Exercise brief - Print the entries below in their entirety, exactly as they are written.

Data to process -
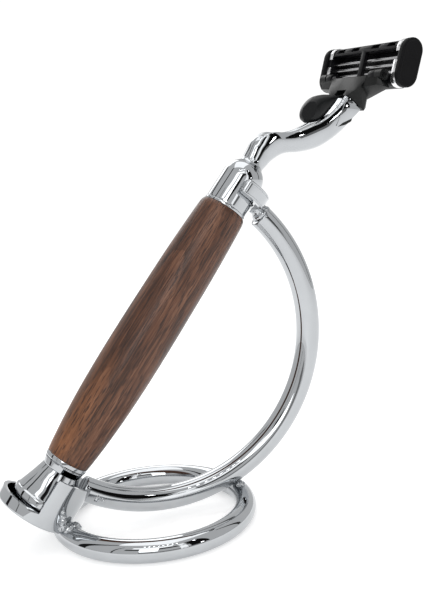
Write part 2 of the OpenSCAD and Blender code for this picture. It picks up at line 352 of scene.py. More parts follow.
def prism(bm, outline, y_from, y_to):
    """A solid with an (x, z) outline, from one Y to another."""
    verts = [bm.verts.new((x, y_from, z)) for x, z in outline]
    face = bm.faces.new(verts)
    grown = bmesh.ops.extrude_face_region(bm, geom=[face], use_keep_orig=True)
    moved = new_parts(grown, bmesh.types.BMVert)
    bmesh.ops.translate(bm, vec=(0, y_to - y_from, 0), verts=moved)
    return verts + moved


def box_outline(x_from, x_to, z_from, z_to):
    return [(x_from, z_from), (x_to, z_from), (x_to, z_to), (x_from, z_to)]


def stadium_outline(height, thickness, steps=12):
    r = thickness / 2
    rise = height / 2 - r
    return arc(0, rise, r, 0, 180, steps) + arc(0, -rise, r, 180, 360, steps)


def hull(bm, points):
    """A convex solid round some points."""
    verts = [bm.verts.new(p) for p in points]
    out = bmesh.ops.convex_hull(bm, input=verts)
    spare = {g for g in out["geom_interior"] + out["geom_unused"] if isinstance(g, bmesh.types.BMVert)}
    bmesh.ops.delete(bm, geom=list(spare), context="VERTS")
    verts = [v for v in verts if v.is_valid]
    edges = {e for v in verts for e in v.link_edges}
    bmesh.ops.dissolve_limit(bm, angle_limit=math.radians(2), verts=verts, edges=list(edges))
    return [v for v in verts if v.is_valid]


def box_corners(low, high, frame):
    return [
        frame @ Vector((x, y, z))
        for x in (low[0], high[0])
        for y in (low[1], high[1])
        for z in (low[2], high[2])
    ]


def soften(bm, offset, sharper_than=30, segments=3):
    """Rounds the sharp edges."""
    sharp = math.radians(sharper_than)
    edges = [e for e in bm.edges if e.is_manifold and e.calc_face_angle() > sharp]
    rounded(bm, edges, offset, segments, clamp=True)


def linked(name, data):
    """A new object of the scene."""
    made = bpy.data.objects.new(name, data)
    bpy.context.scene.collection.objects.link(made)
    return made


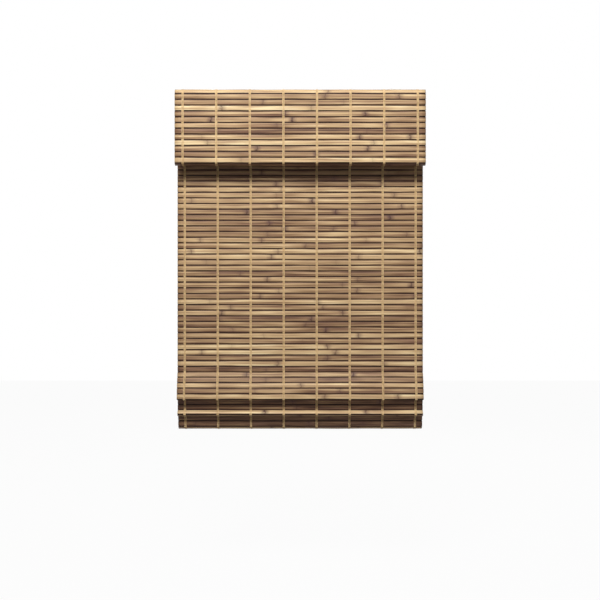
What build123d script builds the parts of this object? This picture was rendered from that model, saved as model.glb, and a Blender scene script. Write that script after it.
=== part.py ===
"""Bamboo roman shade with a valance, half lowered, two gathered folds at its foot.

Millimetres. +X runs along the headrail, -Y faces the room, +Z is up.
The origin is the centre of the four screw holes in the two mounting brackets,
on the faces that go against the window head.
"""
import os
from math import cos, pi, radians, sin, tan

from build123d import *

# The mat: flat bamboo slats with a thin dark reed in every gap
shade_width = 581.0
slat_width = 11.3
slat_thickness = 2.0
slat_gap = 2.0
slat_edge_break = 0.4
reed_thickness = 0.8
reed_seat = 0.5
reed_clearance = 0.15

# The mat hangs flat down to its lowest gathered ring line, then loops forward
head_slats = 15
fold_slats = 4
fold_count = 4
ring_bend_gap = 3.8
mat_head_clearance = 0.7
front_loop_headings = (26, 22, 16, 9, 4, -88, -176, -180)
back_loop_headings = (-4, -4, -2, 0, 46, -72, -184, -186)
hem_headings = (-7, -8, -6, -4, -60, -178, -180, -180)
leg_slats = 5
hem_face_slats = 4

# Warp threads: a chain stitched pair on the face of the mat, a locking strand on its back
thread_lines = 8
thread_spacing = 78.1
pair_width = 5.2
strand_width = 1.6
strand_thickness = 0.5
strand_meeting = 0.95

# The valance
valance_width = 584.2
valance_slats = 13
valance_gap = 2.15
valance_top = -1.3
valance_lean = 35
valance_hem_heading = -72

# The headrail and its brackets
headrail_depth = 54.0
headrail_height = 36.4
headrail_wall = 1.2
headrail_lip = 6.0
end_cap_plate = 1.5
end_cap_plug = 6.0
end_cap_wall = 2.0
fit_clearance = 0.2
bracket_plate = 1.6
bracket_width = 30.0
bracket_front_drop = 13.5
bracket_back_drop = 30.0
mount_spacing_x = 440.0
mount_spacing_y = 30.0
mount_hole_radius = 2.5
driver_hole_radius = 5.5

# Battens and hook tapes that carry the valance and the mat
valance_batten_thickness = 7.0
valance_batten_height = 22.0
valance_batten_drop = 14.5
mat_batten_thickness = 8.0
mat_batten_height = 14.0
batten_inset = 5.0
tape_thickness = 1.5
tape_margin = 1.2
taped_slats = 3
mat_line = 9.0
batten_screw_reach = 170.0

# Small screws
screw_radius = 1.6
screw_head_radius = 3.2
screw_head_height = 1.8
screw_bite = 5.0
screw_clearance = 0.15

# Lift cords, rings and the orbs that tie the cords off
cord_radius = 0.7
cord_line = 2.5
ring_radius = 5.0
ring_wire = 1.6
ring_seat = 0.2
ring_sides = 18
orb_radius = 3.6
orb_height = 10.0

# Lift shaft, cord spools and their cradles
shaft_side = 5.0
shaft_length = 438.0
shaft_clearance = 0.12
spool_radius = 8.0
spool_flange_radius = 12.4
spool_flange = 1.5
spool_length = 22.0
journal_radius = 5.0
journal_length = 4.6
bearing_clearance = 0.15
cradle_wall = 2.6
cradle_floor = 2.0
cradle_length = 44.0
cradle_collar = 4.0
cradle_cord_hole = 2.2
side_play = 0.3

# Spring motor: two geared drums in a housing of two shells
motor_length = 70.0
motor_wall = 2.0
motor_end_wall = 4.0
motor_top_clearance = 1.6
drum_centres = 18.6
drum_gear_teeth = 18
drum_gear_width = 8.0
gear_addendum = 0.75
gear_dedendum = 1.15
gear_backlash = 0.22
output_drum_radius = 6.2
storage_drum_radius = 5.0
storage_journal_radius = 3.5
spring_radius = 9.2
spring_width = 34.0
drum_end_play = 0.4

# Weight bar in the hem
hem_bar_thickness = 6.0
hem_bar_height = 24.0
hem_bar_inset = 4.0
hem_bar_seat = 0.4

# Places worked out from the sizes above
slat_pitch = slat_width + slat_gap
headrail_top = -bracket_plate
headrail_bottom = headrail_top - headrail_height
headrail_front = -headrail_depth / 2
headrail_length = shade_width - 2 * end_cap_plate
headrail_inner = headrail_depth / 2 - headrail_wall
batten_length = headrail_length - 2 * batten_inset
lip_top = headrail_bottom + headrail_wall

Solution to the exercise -
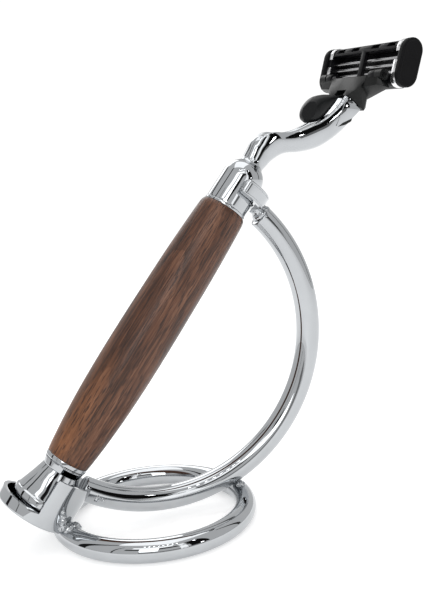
Write part 2 of the OpenSCAD and Blender code for this picture. It picks up at line 352 of scene.py. More parts follow.
def prism(bm, outline, y_from, y_to):
    """A solid with an (x, z) outline, from one Y to another."""
    verts = [bm.verts.new((x, y_from, z)) for x, z in outline]
    face = bm.faces.new(verts)
    grown = bmesh.ops.extrude_face_region(bm, geom=[face], use_keep_orig=True)
    moved = new_parts(grown, bmesh.types.BMVert)
    bmesh.ops.translate(bm, vec=(0, y_to - y_from, 0), verts=moved)
    return verts + moved


def box_outline(x_from, x_to, z_from, z_to):
    return [(x_from, z_from), (x_to, z_from), (x_to, z_to), (x_from, z_to)]


def stadium_outline(height, thickness, steps=12):
    r = thickness / 2
    rise = height / 2 - r
    return arc(0, rise, r, 0, 180, steps) + arc(0, -rise, r, 180, 360, steps)


def hull(bm, points):
    """A convex solid round some points."""
    verts = [bm.verts.new(p) for p in points]
    out = bmesh.ops.convex_hull(bm, input=verts)
    spare = {g for g in out["geom_interior"] + out["geom_unused"] if isinstance(g, bmesh.types.BMVert)}
    bmesh.ops.delete(bm, geom=list(spare), context="VERTS")
    verts = [v for v in verts if v.is_valid]
    edges = {e for v in verts for e in v.link_edges}
    bmesh.ops.dissolve_limit(bm, angle_limit=math.radians(2), verts=verts, edges=list(edges))
    return [v for v in verts if v.is_valid]


def box_corners(low, high, frame):
    return [
        frame @ Vector((x, y, z))
        for x in (low[0], high[0])
        for y in (low[1], high[1])
        for z in (low[2], high[2])
    ]


def soften(bm, offset, sharper_than=30, segments=3):
    """Rounds the sharp edges."""
    sharp = math.radians(sharper_than)
    edges = [e for e in bm.edges if e.is_manifold and e.calc_face_angle() > sharp]
    rounded(bm, edges, offset, segments, clamp=True)


def linked(name, data):
    """A new object of the scene."""
    made = bpy.data.objects.new(name, data)
    bpy.context.scene.collection.objects.link(made)
    return made


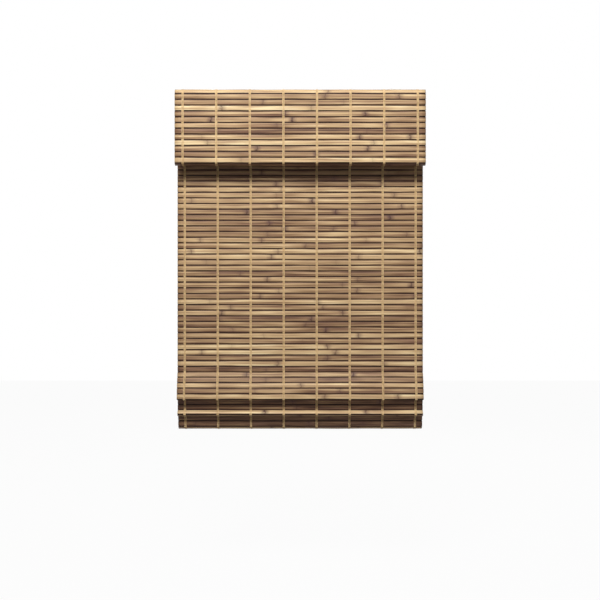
What build123d script builds the parts of this object? This picture was rendered from that model, saved as model.glb, and a Blender scene script. Write that script after it.
=== part.py ===
"""Bamboo roman shade with a valance, half lowered, two gathered folds at its foot.

Millimetres. +X runs along the headrail, -Y faces the room, +Z is up.
The origin is the centre of the four screw holes in the two mounting brackets,
on the faces that go against the window head.
"""
import os
from math import cos, pi, radians, sin, tan

from build123d import *

# The mat: flat bamboo slats with a thin dark reed in every gap
shade_width = 581.0
slat_width = 11.3
slat_thickness = 2.0
slat_gap = 2.0
slat_edge_break = 0.4
reed_thickness = 0.8
reed_seat = 0.5
reed_clearance = 0.15

# The mat hangs flat down to its lowest gathered ring line, then loops forward
head_slats = 15
fold_slats = 4
fold_count = 4
ring_bend_gap = 3.8
mat_head_clearance = 0.7
front_loop_headings = (26, 22, 16, 9, 4, -88, -176, -180)
back_loop_headings = (-4, -4, -2, 0, 46, -72, -184, -186)
hem_headings = (-7, -8, -6, -4, -60, -178, -180, -180)
leg_slats = 5
hem_face_slats = 4

# Warp threads: a chain stitched pair on the face of the mat, a locking strand on its back
thread_lines = 8
thread_spacing = 78.1
pair_width = 5.2
strand_width = 1.6
strand_thickness = 0.5
strand_meeting = 0.95

# The valance
valance_width = 584.2
valance_slats = 13
valance_gap = 2.15
valance_top = -1.3
valance_lean = 35
valance_hem_heading = -72

# The headrail and its brackets
headrail_depth = 54.0
headrail_height = 36.4
headrail_wall = 1.2
headrail_lip = 6.0
end_cap_plate = 1.5
end_cap_plug = 6.0
end_cap_wall = 2.0
fit_clearance = 0.2
bracket_plate = 1.6
bracket_width = 30.0
bracket_front_drop = 13.5
bracket_back_drop = 30.0
mount_spacing_x = 440.0
mount_spacing_y = 30.0
mount_hole_radius = 2.5
driver_hole_radius = 5.5

# Battens and hook tapes that carry the valance and the mat
valance_batten_thickness = 7.0
valance_batten_height = 22.0
valance_batten_drop = 14.5
mat_batten_thickness = 8.0
mat_batten_height = 14.0
batten_inset = 5.0
tape_thickness = 1.5
tape_margin = 1.2
taped_slats = 3
mat_line = 9.0
batten_screw_reach = 170.0

# Small screws
screw_radius = 1.6
screw_head_radius = 3.2
screw_head_height = 1.8
screw_bite = 5.0
screw_clearance = 0.15

# Lift cords, rings and the orbs that tie the cords off
cord_radius = 0.7
cord_line = 2.5
ring_radius = 5.0
ring_wire = 1.6
ring_seat = 0.2
ring_sides = 18
orb_radius = 3.6
orb_height = 10.0

# Lift shaft, cord spools and their cradles
shaft_side = 5.0
shaft_length = 438.0
shaft_clearance = 0.12
spool_radius = 8.0
spool_flange_radius = 12.4
spool_flange = 1.5
spool_length = 22.0
journal_radius = 5.0
journal_length = 4.6
bearing_clearance = 0.15
cradle_wall = 2.6
cradle_floor = 2.0
cradle_length = 44.0
cradle_collar = 4.0
cradle_cord_hole = 2.2
side_play = 0.3

# Spring motor: two geared drums in a housing of two shells
motor_length = 70.0
motor_wall = 2.0
motor_end_wall = 4.0
motor_top_clearance = 1.6
drum_centres = 18.6
drum_gear_teeth = 18
drum_gear_width = 8.0
gear_addendum = 0.75
gear_dedendum = 1.15
gear_backlash = 0.22
output_drum_radius = 6.2
storage_drum_radius = 5.0
storage_journal_radius = 3.5
spring_radius = 9.2
spring_width = 34.0
drum_end_play = 0.4

# Weight bar in the hem
hem_bar_thickness = 6.0
hem_bar_height = 24.0
hem_bar_inset = 4.0
hem_bar_seat = 0.4

# Places worked out from the sizes above
slat_pitch = slat_width + slat_gap
headrail_top = -bracket_plate
headrail_bottom = headrail_top - headrail_height
headrail_front = -headrail_depth / 2
headrail_length = shade_width - 2 * end_cap_plate
headrail_inner = headrail_depth / 2 - headrail_wall
batten_length = headrail_length - 2 * batten_inset
lip_top = headrail_bottom + headrail_wall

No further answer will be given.